Hungarian Telephone lowers talk on €200 million six-year notes to Euribor plus 300 bps

By Paul A. Harris

St. Louis, April 19 - Hungarian Telephone and Cable Corp. (HTCC) lowered price talk on its €200 million offering of six-year floating-rate notes to three-month Euribor plus 300 basis points on Thursday afternoon, according to an informed source.

Earlier Thursday the notes had been talked at Euribor plus 325 bps, the source added.

Merrill Lynch & Co., BNP Paribas and Calyon Securities are joint bookrunners for the notes, which are being marketed via Rule 144A for life.

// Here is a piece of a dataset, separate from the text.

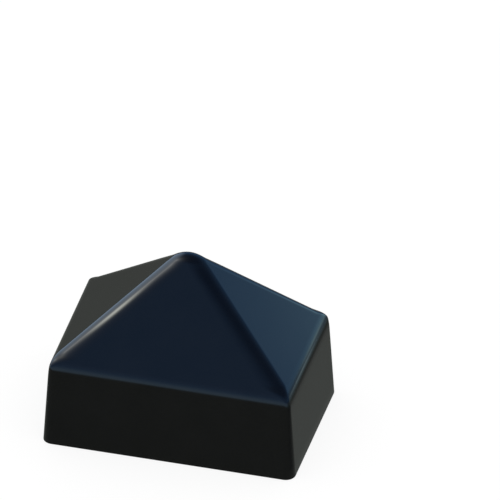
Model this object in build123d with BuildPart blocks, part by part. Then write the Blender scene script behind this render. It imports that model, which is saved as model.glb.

The notes, which come with 16 months of call protection, will be issued via the company's wholly owned subsidiary, HTCC Holdco II BV.

Proceeds will be used to partially fund the company's acquisition of Invitel Zrt. and refinance debt of Hungarotel Zrt. and PanTel Zrt.

Upon consummation of the acquisition, the current parent company of Invitel will assume the obligations under the notes and also become the parent company of Hungarotel, PanTel Zrt. and PanTel Technocom Kft.

Hungarian Telephone, 62% owned by Danish telecom TDC with remaining shares traded on Nasdaq, has headquarters in Budapest and Seattle.